ARTIGO | Guerras são perigosas, usinas nucleares muito menos

ARTIGO | Guerras são perigosas, usinas nucleares muito menos

Por Leonam Guimarães*

Em 4 de março, as forças russas incendiaram um prédio de escritórios na usina nuclear de Zaporizhzhia, na Ucrânia, levantando temores de danos aos reatores. O ataque reavivou memórias do acidente de Chernobyl em 1986, uma analogia que os oponentes de longa data da energia nuclear que desejam reavivar sua causa estão aproveitando. No entanto, os reatores que operam na Ucrânia hoje são profundamente diferentes do projeto usado em Chernobyl e são, por natureza, difíceis de danificar.
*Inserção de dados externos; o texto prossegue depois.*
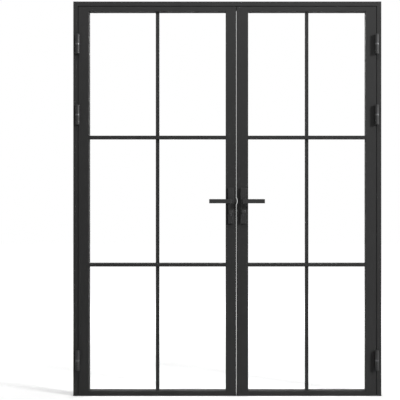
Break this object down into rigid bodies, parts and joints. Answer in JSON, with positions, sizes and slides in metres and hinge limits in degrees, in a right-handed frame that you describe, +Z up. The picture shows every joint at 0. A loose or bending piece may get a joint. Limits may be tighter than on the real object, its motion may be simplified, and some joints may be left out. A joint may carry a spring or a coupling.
{
  "type": "glass double door",
  "caption": "Slim dark metal double door of unequal leaves in its own frame, with glazed lights, lever handles on long plates, barrel hinges, a latch with dead bolt and a top bolt.",
  "frame": {"origin": "the middle of the door's width and of its overall depth, on the floor under the frame", "axes": "+X to the right as seen from the front, +Z up, and the front with the hinges faces -Y; the middle of the leaves' thickness is Y 0"},
  "size_m": [1.64, 0.15, 2.1],
  "materials": {
    "dark_paint": "satin powder coat",
    "dark_metal": "satin powder coat on the handles and hinges",
    "bright_steel": "brushed",
    "zinc_steel": "zinc plated",
    "dark_brass": "machined and black plated",
    "dark_steel": "turned and dark plated",
    "rubber": "matt",
    "dark_plastic": "matt",
    "glass": "clear"
  },
  "bodies": {
    "frame": {"left_jamb": "dark_paint", "right_jamb": "dark_paint", "head": "dark_paint", "head_keeper": "bright_steel", "frame_seals": "rubber", "left_frame_knuckles": "dark_metal", "right_frame_knuckles": "dark_metal", "hinge_pins": "bright_steel", "hinge_rings": "dark_steel"},
    "left_leaf": {"left_hinge_stile": "dark_paint", "left_top_rail": "dark_paint", "left_bottom_rail": "dark_paint", "left_cross_bars": "dark_paint", "left_upright_bars": "dark_paint", "left_panes": "glass", "left_glazing_gaskets": "rubber", "left_floor_brush": "dark_plastic", "left_leaf_knuckles": "dark_metal", "left_stile_plugs": "dark_plastic", "left_front_plate": "dark_metal", "left_back_plate": "dark_metal", "left_plate_screws": "zinc_steel", "left_lock_cylinder": "dark_brass", "left_lock_stile": "dark_paint", "left_meeting_seals": "rubber", "lock_case": "zinc_steel", "lock_forend": "bright_steel", "latch_pad": "dark_paint"},
    "left_lever": {"left_front_lever": "dark_metal", "left_back_lever": "dark_metal", "left_spindle": "zinc_steel", "lock_follower": "zinc_steel"},
    "left_turn": {"left_turn_knob": "dark_metal"},
    "latch_bolt": {"latch_bolt": "bright_steel"},
    "dead_bolt": {"dead_bolt": "bright_steel"},
    "right_leaf": {"right_hinge_stile": "dark_paint", "right_top_rail": "dark_paint", "right_bottom_rail": "dark_paint", "right_cross_bars": "dark_paint", "right_upright_bars": "dark_paint", "right_panes": "glass", "right_glazing_gaskets": "rubber", "right_floor_brush": "dark_plastic", "right_leaf_knuckles": "dark_metal", "right_stile_plugs": "dark_plastic", "right_front_plate": "dark_metal", "right_back_plate": "dark_metal", "right_plate_screws": "zinc_steel", "right_lock_cylinder": "dark_brass", "right_meeting_stile": "dark_paint", "drive_case": "zinc_steel", "strike_plate": "bright_steel", "latch_keep": "dark_paint", "keep_magnet": "bright_steel"},
    "right_lever": {"right_front_lever": "dark_metal", "right_back_lever": "dark_metal", "right_spindle": "zinc_steel", "drive_crank": "zinc_steel"},
    "right_turn": {"right_turn_knob": "dark_metal"},
    "top_bolt": {"top_bolt": "bright_steel"}
  },
  "joints": [
    {"name": "left_leaf_swing", "type": "hinge", "parent": "frame", "child": "left_leaf", "pos_m": [-0.7945, -0.034, 1.037], "axis": [0, 0, -1], "range_deg": [0, 170]},
    {"name": "right_leaf_swing", "type": "hinge", "parent": "frame", "child": "right_leaf", "pos_m": [0.7945, -0.034, 1.037], "axis": [0, 0, 1], "range_deg": [0, 170]},
    {"name": "left_lever_press", "type": "hinge", "parent": "left_leaf", "child": "left_lever", "pos_m": [0.0185, 0, 1.037], "axis": [0, -1, 0], "range_deg": [0, 45], "stiffness_Nm_per_rad": 1.2, "springref_deg": -28.65},
    {"name": "left_knob_turn", "type": "hinge", "parent": "left_leaf", "child": "left_turn", "pos_m": [0.0185, 0, 0.982], "axis": [0, 1, 0], "range_deg": [0, 90]},
    {"name": "dead_bolt_throw", "type": "slide", "parent": "left_leaf", "child": "dead_bolt", "axis": [1, 0, 0], "range_m": [0, 0.018]},
    {"name": "latch_bolt_throw", "type": "slide", "parent": "left_leaf", "child": "latch_bolt", "axis": [1, 0, 0], "range_m": [0, 0.01]},
    {"name": "right_lever_turn", "type": "hinge", "parent": "right_leaf", "child": "right_lever", "pos_m": [0.085, 0, 1.037], "axis": [0, 1, 0], "range_deg": [0, 90]},
    {"name": "top_bolt_throw", "type": "slide", "parent": "right_leaf", "child": "top_bolt", "axis": [0, 0, 1], "range_m": [0, 0.018]},
    {"name": "right_knob_turn", "type": "hinge", "parent": "right_leaf", "child": "right_turn", "pos_m": [0.085, 0, 0.982], "axis": [0, -1, 0], "range_deg": [0, 90]}
  ],
  "couplings": [
    {"joint": "dead_bolt_throw", "follows": "left_knob_turn", "m_per_rad": 0.011459},
    {"joint": "top_bolt_throw", "follows": "right_lever_turn", "m_per_rad": 0.011459}
  ]
}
Vamos esclarecer os dados técnicos e explicar os riscos das usinas nucleares em zonas de guerra.

Primeiro, em 1986, Chernobyl sofreu uma reação descontrolada que é fisicamente impossível nos reatores em operação na Ucrânia hoje, conhecidos como VVERs, que são muito semelhantes aos projetos PWR de estilo ocidental. Todos esses reatores são inerentemente estáveis e, portanto, não são suscetíveis a uma escalada descontrolada de energia. Além disso, ao contrário de um equívoco amplamente difundido, os reatores nucleares não podem “explodir” como uma arma nuclear, por causa de suas diferenças fundamentais em materiais e projeto.
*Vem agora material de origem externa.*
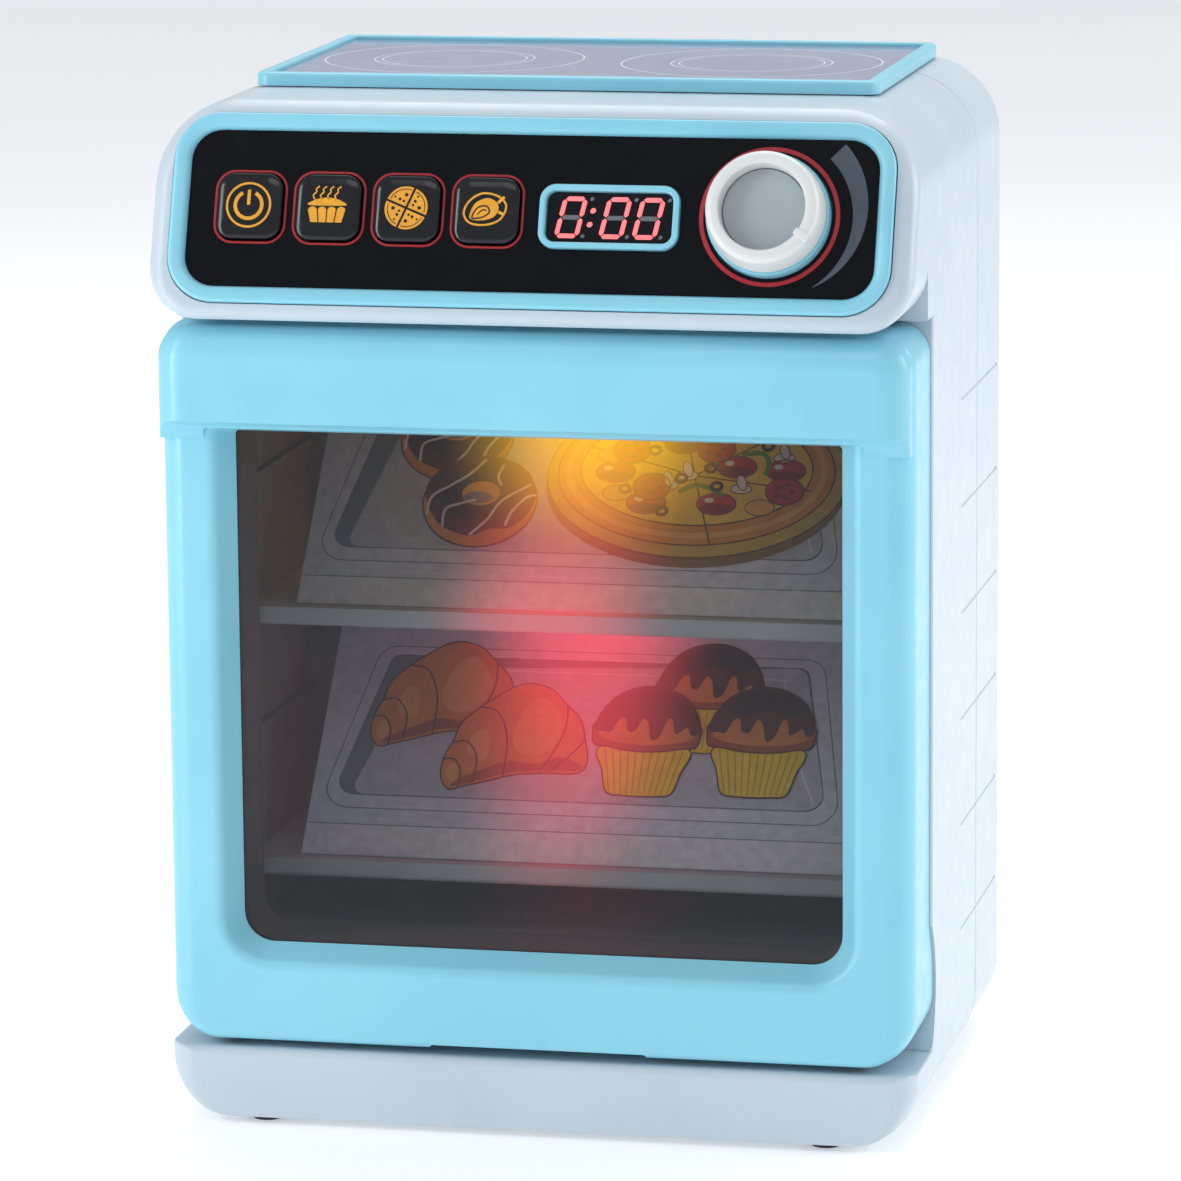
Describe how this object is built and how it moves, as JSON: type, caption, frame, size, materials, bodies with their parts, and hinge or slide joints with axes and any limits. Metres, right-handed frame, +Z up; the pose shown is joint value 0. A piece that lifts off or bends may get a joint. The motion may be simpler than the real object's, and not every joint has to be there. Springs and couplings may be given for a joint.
{
  "type": "toy oven",
  "caption": "Toy kitchen oven with a drop-down window door, tilted console with push buttons, display and turning knob, a play hob on top and a battery compartment.",
  "frame": {"origin": "on the floor, under the middle of the whole object (the knob counts in its depth)", "axes": "+Z up, +X to the right seen from the front, +Y from the door towards the back"},
  "size_m": [0.21, 0.1742, 0.288],
  "materials": {
    "casing": "satin",
    "aqua": "satin",
    "panel_black": "gloss",
    "button_black": "gloss",
    "key_mat": "matte",
    "display_window": "gloss",
    "module_black": "matte",
    "knob_white": "satin",
    "knob_grey": "matte",
    "steel": "bright",
    "board": "matte",
    "hob_print": "gloss",
    "liner": "matte",
    "card": "printed satin",
    "lamp": "gloss",
    "smoked_window": "gloss",
    "cell": "gloss",
    "rubber": "matte",
    "lead": "matte"
  },
  "bodies": {
    "casing": {"front_shell": "casing", "back_shell": "casing", "hob_tray": "aqua", "hob_plate": "hob_print", "panel_bezel": "aqua", "panel_plate": "panel_black", "keypad_mat": "key_mat", "display_frame": "aqua", "display_lens": "display_window", "display_module": "module_black", "knob_collar": "aqua", "rotary_switch": "module_black", "control_board": "board", "board_screw_left": "steel", "board_screw_right": "steel", "oven_liner": "liner", "shelf_lower": "liner", "shelf_upper": "liner", "food_card_lower": "card", "food_card_upper": "card", "lamp_lens": "lamp", "lamp_board": "board", "catch_clip": "steel", "battery_box": "casing", "battery_1": "cell", "battery_2": "cell", "battery_3": "cell", "battery_contact_left": "steel", "battery_contact_right": "steel", "speaker": "module_black", "casing_screw_left_low": "steel", "casing_screw_right_low": "steel", "casing_screw_left_high": "steel", "casing_screw_right_high": "steel", "foot_front_left": "rubber", "foot_front_right": "rubber", "foot_back_left": "rubber", "foot_back_right": "rubber", "battery_lead": "lead", "speaker_lead": "lead"},
    "door": {"door_shell": "aqua", "door_inner_frame": "liner", "door_window": "smoked_window", "door_striker": "aqua", "hinge_pin_left": "steel", "hinge_pin_right": "steel", "door_screw_left_low": "steel", "door_screw_right_low": "steel", "door_screw_left_high": "steel", "door_screw_right_high": "steel"},
    "knob": {"knob": "knob_white", "knob_disc": "knob_grey", "knob_shaft": "steel"},
    "battery_cover": {"battery_door": "casing", "battery_door_screw": "steel"},
    "button_power_cap": {"button_power": "button_black"},
    "button_pie_cap": {"button_pie": "button_black"},
    "button_pizza_cap": {"button_pizza": "button_black"},
    "button_roast_cap": {"button_roast": "button_black"}
  },
  "joints": [
    {"name": "door_hinge", "type": "hinge", "parent": "casing", "child": "door", "pos_m": [0, -0.06288, 0.04], "axis": [1, 0, 0], "range_deg": [0, 90]},
    {"name": "knob_turn", "type": "hinge", "parent": "casing", "child": "knob", "pos_m": [0.0654, -0.07659, 0.25866], "axis": [0, -0.9367, 0.3502], "range_deg": [-22, 79]},
    {"name": "battery_cover_hinge", "type": "hinge", "parent": "casing", "child": "battery_cover", "pos_m": [0, 0.08571, 0.0351], "axis": [-1, 0, 0], "range_deg": [0, 90]},
    {"name": "button_power_press", "type": "slide", "parent": "casing", "child": "button_power_cap", "axis": [0, 0.9367, -0.3502], "range_m": [0, 0.0015], "stiffness_N_per_m": 400, "springref_m": -0.0008},
    {"name": "button_pie_press", "type": "slide", "parent": "casing", "child": "button_pie_cap", "axis": [0, 0.9367, -0.3502], "range_m": [0, 0.0015], "stiffness_N_per_m": 400, "springref_m": -0.0008},
    {"name": "button_pizza_press", "type": "slide", "parent": "casing", "child": "button_pizza_cap", "axis": [0, 0.9367, -0.3502], "range_m": [0, 0.0015], "stiffness_N_per_m": 400, "springref_m": -0.0008},
    {"name": "button_roast_press", "type": "slide", "parent": "casing", "child": "button_roast_cap", "axis": [0, 0.9367, -0.3502], "range_m": [0, 0.0015], "stiffness_N_per_m": 400, "springref_m": -0.0008}
  ]
}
Em segundo lugar, as usinas nucleares devem, por regulamentação de segurança, ser capazes de resistir a uma ampla gama de desastres naturais, como terremotos, tornados, incêndios e inundações, bem como ataques terroristas. As usinas nucleares da Ucrânia têm várias camadas de proteção. No caso de um ataque, os reatores nucleares podem ser desligados rapidamente e, então, mesmo que a energia da rede para a usina seja perdida, existem geradores a diesel de emergência e baterias que garantiriam a operação confiável de equipamentos críticos, como bombas, válvulas e instrumentos, e resfriamento adequado continuado para o núcleo do reator. Esses geradores a diesel e as baterias ficam atrás de grossas paredes de concreto armado que não podem ser penetradas por armas leves. As usinas nucleares da Ucrânia foram adaptadas com camadas adicionais de proteção após o acidente de 2011 em Fukushima Daiichi, no Japão. Por exemplo, se os geradores a diesel de emergência e as baterias também falharem simultaneamente, agora existem geradores e bombas a diesel móveis de backup que podem manter o núcleo do reator resfriados. Em outras palavras, há um backup para o backup.
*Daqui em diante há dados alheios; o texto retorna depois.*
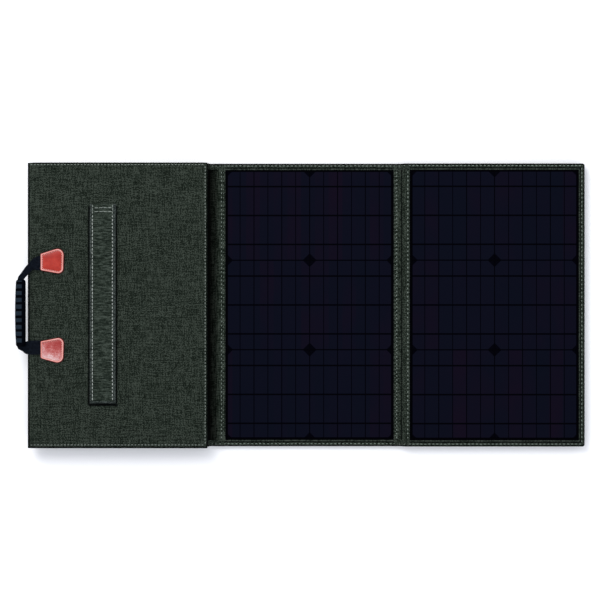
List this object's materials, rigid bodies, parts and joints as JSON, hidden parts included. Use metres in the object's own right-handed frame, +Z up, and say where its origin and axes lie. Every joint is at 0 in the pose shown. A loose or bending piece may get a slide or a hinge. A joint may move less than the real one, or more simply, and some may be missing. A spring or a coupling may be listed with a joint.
{
  "type": "folding solar panel kit",
  "caption": "Folding canvas solar array with stiffened cell leaves, kickstands, webbing carry handle with ribbed grip, leather tabs and a zipped pouch with an output box.",
  "frame": {"origin": "middle of the underside of the laid-out array, on the surface it lies on", "axes": "+X along the row of leaves towards the open right-hand leaf, +Y along the hinge lines, +Z up out of the cell faces"},
  "size_m": [1.0016, 0.5, 0.0475],
  "materials": {
    "canvas": "heathered woven canvas, matt",
    "board": "plain",
    "backsheet": "black laminate",
    "cell": "dark mono silicon under film",
    "ribbon": "dark coated contact ribbon",
    "film": "clear textured film",
    "webbing": "woven webbing, navy black",
    "grip_rubber": "ribbed, satin",
    "red_leather": "glossy with pale edges",
    "pad": "hook and loop",
    "zip_plastic": "moulded coil",
    "zip_metal": "black lacquer",
    "box_plastic": "fine textured",
    "screw_steel": "zinc",
    "circuit": "solder mask"
  },
  "bodies": {
    "leaf_4": {"leaf4_back_cover": "canvas", "leaf4_board": "board", "leaf4_backsheet": "backsheet", "leaf4_border": "canvas", "leaf4_cells": "cell", "leaf4_ribbons": "ribbon", "leaf4_film": "film", "hinge_34_front": "canvas", "hinge_34_back": "canvas", "kickstand_b_anchor": "canvas", "kickstand_b_pad": "pad"},
    "leaf_3": {"leaf3_back_cover": "canvas", "leaf3_board": "board", "leaf3_backsheet": "backsheet", "leaf3_border": "canvas", "leaf3_cells": "cell", "leaf3_ribbons": "ribbon", "leaf3_film": "film", "hinge_23": "canvas"},
    "leaf_2": {"leaf2_back_cover": "canvas", "leaf2_board": "board", "leaf2_backsheet": "backsheet", "leaf2_border": "canvas", "leaf2_cells": "cell", "leaf2_ribbons": "ribbon", "leaf2_film": "film", "hinge_12": "canvas", "pouch_panel": "canvas", "pouch_gusset": "canvas", "zip_tape": "webbing", "zip_coil": "zip_plastic", "output_box_base": "box_plastic", "output_box_lid": "box_plastic", "output_box_screws": "screw_steel", "circuit_board": "circuit", "bypass_diodes": "box_plastic", "dc_socket": "box_plastic", "usb_socket": "screw_steel"},
    "leaf_1": {"leaf1_back_cover": "canvas", "leaf1_board": "board", "leaf1_backsheet": "backsheet", "leaf1_border": "canvas", "leaf1_cells": "cell", "leaf1_ribbons": "ribbon", "leaf1_film": "film", "kickstand_a_anchor": "canvas", "kickstand_a_pad": "pad", "webbing_ends": "webbing", "handle_tab_upper": "red_leather", "handle_tab_lower": "red_leather"},
    "kickstand_a": {"kickstand_a_cover": "canvas", "kickstand_a_board": "board"},
    "kickstand_b": {"kickstand_b_cover": "canvas", "kickstand_b_board": "board"},
    "handle": {"handle_webbing": "webbing", "handle_grip": "grip_rubber"},
    "zip_slider": {"zip_slider": "zip_metal", "zip_pull": "webbing"}
  },
  "joints": [
    {"name": "fold_34", "type": "hinge", "parent": "leaf_4", "child": "leaf_3", "pos_m": [0.1784, 0, 0.0115], "axis": [0, 1, 0], "range_deg": [0, 180], "deforming": ["hinge_34_front", "hinge_34_back"]},
    {"name": "fold_23", "type": "hinge", "parent": "leaf_3", "child": "leaf_2", "pos_m": [-0.1517, 0, -0.0005], "axis": [0, 1, 0], "range_deg": [-180, 0], "deforming": ["hinge_23"]},
    {"name": "fold_12", "type": "hinge", "parent": "leaf_2", "child": "leaf_1", "pos_m": [-0.4775, 0, 0.02425], "axis": [0, -1, 0], "range_deg": [0, 180], "deforming": ["hinge_12"]},
    {"name": "kickstand_a_swing", "type": "hinge", "parent": "leaf_1", "child": "kickstand_a", "pos_m": [-0.3475, 0.16, 0.0335], "axis": [-1, 0, 0], "range_deg": [0, 60]},
    {"name": "kickstand_b_swing", "type": "hinge", "parent": "leaf_4", "child": "kickstand_b", "pos_m": [0.335, 0.16, 0.0055], "axis": [1, 0, 0], "range_deg": [0, 60]},
    {"name": "handle_swing", "type": "hinge", "parent": "leaf_1", "child": "handle", "pos_m": [-0.4588, 0, 0.036], "axis": [0, 1, 0], "range_deg": [0, 150]},
    {"name": "zip_slide", "type": "slide", "parent": "leaf_2", "child": "zip_slider", "axis": [1, 0, 0], "range_m": [0, 0.18]}
  ],
  "couplings": [
    {"joint": "fold_23", "follows": "fold_34", "ratio": -1}
  ]
}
As usinas nucleares mantêm um mínimo de vários dias de autonomia em combustível diesel disponível para alimentar seus equipamentos de emergência e ainda precisam de pessoal no local. É claro que é do interesse daqueles que controlam a central nuclear, sejam eles ucranianos ou russos, atender a essas necessidades. Então, quais podem ser as consequências do conflito perto das instalações nucleares da Ucrânia na saúde do público e no meio ambiente da Ucrânia e de toda a Europa?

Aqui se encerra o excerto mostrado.